CHRISTOPHER SMITH Octagon Chapel, Norwich (Norfolk and Norwich Festival)

CHRISTOPHER SMITH

Octagon Chapel, Norwich (Norfolk and Norwich Festival)

For her late night recital the agile soprano Angharad Jones chose a programme of baroque pieces that explored the plight of distraught women in impassioned florid music.

Two of the songs were written for the London stage by John Eccles.

He was a contemporary of Henry Purcell, whose Blessed Virgins Expostulations belong to the religious tradition, and had equal psychological intensity.

Lucrezia, which Handel wrote during his Italian years, was long, more developed and even more emotional.

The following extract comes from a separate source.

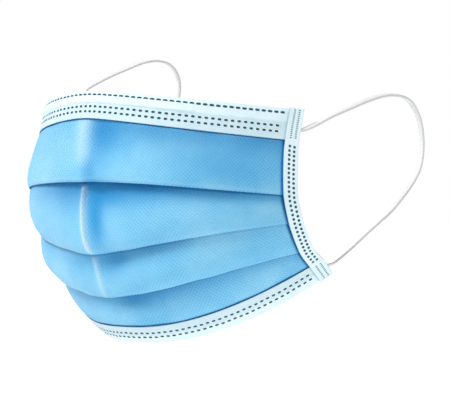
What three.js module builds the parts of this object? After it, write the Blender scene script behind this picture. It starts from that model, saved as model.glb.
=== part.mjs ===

The sequence of movements exploring the feelings of the outraged classical heroine was designed to showcase a well-honed vocal technique.

The singer responded readily to the challenge. Neat and expressive in the abundant ornamentations, she had the necessary power and looked the part.

Her performances were accompanied by two members of the Brook Street Band, an ensemble named after Handel's London address.

As well as playing a suite by Rameau, the harpsichordist Carolyn Gibley partnered Tatty Theo in one of Handel's recorder sonatas that she had transposed for cello. The arrangement came across well, if not quite persuasively.